## Work required
Within the material below, locate the line with "on_the_floor = Pos(Z=axis_height)" and the line with "bpy.data.objects.remove(obj)", then return those two lines and all lines between them, exactly as written.
[start of Information shown]
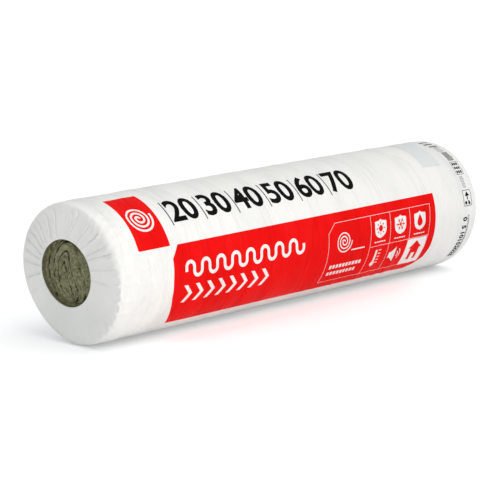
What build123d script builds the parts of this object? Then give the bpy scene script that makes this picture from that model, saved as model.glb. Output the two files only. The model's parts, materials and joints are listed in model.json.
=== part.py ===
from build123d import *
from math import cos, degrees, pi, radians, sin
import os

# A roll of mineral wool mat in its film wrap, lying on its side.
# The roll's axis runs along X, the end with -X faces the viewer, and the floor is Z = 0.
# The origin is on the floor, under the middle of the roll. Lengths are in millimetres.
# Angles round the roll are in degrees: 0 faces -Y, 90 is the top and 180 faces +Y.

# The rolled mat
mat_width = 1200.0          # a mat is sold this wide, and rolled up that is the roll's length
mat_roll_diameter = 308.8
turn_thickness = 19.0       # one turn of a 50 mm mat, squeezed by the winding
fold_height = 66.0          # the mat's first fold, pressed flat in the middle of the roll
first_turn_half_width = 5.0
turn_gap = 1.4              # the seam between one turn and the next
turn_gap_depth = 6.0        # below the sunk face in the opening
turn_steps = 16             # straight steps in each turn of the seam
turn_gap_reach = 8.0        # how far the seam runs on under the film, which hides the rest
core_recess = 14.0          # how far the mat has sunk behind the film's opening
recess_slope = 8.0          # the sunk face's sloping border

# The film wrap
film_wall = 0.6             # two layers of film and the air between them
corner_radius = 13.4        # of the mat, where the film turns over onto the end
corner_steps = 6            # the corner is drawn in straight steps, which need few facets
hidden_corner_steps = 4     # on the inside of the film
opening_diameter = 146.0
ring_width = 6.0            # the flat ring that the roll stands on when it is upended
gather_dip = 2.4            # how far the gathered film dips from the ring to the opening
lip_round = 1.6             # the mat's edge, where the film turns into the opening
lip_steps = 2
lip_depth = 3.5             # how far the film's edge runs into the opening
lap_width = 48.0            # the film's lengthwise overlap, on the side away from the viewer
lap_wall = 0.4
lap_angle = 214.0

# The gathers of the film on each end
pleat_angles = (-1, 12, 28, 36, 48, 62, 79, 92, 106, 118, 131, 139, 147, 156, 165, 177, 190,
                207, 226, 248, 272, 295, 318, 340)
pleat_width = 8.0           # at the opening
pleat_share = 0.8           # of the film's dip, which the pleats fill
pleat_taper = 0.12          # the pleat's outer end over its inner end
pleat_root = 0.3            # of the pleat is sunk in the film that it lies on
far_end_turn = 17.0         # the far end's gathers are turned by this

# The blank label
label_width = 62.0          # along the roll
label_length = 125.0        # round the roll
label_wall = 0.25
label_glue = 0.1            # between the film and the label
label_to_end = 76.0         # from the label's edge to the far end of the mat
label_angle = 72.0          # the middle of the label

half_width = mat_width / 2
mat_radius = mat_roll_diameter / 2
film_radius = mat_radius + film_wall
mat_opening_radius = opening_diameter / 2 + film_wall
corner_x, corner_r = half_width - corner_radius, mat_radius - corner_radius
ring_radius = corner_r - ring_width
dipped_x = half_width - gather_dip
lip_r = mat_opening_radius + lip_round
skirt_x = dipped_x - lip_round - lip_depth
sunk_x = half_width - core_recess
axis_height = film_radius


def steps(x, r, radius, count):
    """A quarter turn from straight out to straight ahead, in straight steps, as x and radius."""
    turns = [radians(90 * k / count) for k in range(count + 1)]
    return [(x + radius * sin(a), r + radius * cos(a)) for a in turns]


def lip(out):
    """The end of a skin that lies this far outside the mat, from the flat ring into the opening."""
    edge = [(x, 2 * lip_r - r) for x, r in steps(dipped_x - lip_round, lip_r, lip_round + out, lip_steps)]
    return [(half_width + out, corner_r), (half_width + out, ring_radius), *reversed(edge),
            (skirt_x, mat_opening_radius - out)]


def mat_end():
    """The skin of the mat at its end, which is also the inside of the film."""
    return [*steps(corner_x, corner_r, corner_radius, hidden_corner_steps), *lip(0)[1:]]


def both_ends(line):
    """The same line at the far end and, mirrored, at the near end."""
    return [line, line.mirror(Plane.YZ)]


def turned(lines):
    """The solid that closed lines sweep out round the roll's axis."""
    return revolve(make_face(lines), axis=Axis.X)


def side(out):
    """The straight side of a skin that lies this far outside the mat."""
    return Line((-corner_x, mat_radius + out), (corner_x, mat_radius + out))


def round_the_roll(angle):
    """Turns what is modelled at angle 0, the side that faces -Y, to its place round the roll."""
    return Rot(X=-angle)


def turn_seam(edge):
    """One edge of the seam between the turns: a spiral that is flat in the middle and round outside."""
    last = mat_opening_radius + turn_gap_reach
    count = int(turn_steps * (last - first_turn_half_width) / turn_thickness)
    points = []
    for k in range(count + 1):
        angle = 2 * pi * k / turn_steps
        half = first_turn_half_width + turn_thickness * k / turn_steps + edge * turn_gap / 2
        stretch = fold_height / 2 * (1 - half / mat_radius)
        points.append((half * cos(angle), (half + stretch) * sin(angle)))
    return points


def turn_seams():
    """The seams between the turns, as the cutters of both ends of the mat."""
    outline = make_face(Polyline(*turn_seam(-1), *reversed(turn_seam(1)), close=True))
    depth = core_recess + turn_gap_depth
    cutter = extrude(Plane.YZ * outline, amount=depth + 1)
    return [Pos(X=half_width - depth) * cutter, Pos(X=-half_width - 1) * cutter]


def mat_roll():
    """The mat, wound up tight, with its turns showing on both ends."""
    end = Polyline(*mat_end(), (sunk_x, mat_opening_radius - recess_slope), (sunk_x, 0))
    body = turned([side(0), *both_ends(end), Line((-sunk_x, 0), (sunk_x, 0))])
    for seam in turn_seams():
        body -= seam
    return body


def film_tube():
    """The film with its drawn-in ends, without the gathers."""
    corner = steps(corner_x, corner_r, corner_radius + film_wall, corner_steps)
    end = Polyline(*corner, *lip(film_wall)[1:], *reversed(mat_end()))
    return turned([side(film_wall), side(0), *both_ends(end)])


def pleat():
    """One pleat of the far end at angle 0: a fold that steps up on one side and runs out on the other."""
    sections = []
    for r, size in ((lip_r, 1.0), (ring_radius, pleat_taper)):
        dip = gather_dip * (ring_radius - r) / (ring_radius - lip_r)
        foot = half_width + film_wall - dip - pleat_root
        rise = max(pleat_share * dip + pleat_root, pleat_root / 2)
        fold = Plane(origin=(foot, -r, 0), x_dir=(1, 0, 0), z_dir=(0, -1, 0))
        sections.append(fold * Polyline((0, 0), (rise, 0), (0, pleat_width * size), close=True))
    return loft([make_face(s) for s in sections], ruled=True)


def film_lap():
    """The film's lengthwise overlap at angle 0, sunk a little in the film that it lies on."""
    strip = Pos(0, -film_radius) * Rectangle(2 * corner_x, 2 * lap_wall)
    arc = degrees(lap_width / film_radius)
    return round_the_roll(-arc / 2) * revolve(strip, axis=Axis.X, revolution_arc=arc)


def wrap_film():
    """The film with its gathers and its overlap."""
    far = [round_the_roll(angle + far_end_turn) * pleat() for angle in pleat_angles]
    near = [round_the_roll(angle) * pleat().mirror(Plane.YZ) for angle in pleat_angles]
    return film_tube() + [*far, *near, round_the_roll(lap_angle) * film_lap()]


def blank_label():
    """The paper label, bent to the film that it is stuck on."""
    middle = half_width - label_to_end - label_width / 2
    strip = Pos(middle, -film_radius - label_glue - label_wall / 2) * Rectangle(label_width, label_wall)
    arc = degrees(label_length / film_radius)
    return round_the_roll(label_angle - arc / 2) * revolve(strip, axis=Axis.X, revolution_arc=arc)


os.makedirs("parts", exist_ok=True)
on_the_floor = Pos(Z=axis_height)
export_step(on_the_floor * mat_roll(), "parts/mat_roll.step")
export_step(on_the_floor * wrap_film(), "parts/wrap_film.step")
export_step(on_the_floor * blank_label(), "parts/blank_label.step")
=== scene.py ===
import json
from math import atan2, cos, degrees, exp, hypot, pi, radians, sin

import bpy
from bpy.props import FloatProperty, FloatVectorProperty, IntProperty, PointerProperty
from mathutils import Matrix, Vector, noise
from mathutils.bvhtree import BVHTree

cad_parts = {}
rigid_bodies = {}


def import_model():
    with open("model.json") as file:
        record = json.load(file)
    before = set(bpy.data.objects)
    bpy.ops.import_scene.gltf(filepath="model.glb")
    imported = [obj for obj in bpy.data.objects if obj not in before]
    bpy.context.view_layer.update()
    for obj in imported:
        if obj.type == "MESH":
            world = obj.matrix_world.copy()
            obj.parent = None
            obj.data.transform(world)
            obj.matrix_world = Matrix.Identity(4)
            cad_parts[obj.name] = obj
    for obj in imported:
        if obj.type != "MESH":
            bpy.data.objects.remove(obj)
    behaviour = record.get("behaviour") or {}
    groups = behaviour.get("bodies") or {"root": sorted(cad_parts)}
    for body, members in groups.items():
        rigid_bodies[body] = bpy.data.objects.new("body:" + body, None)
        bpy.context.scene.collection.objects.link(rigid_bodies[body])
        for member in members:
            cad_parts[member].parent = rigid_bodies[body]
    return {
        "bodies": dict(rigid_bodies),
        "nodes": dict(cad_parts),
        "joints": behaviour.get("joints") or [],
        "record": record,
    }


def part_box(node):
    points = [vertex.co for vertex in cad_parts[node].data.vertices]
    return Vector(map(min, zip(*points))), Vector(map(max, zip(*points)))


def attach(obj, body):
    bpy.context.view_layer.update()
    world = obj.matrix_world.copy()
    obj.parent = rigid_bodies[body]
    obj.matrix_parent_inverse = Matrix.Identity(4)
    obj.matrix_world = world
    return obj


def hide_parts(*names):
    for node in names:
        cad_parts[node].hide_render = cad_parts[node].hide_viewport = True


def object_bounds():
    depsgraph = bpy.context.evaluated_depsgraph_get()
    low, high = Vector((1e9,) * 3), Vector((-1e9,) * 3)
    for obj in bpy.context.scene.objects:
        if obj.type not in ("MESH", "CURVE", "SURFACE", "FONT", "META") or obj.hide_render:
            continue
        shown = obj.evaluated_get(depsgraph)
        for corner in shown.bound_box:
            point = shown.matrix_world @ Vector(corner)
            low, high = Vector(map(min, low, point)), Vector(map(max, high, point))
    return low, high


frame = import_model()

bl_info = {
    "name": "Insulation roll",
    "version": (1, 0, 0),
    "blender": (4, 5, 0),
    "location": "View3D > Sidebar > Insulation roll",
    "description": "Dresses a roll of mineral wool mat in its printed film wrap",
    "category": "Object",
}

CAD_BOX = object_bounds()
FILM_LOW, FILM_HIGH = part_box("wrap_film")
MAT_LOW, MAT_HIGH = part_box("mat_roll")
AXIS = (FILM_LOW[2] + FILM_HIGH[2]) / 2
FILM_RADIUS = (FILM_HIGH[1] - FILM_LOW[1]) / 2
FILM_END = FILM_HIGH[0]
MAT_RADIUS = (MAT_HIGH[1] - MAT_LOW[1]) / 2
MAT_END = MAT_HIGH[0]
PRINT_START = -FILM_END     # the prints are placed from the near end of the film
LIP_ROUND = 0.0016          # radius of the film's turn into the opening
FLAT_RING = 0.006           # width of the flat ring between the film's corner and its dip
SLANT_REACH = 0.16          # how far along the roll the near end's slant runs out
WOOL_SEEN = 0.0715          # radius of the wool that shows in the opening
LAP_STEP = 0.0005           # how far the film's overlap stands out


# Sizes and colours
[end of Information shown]
## Exercise answer
on_the_floor = Pos(Z=axis_height)
export_step(on_the_floor * mat_roll(), "parts/mat_roll.step")
export_step(on_the_floor * wrap_film(), "parts/wrap_film.step")
export_step(on_the_floor * blank_label(), "parts/blank_label.step")
=== scene.py ===
import json
from math import atan2, cos, degrees, exp, hypot, pi, radians, sin

import bpy
from bpy.props import FloatProperty, FloatVectorProperty, IntProperty, PointerProperty
from mathutils import Matrix, Vector, noise
from mathutils.bvhtree import BVHTree

cad_parts = {}
rigid_bodies = {}


def import_model():
    with open("model.json") as file:
        record = json.load(file)
    before = set(bpy.data.objects)
    bpy.ops.import_scene.gltf(filepath="model.glb")
    imported = [obj for obj in bpy.data.objects if obj not in before]
    bpy.context.view_layer.update()
    for obj in imported:
        if obj.type == "MESH":
            world = obj.matrix_world.copy()
            obj.parent = None
            obj.data.transform(world)
            obj.matrix_world = Matrix.Identity(4)
            cad_parts[obj.name] = obj
    for obj in imported:
        if obj.type != "MESH":
            bpy.data.objects.remove(obj)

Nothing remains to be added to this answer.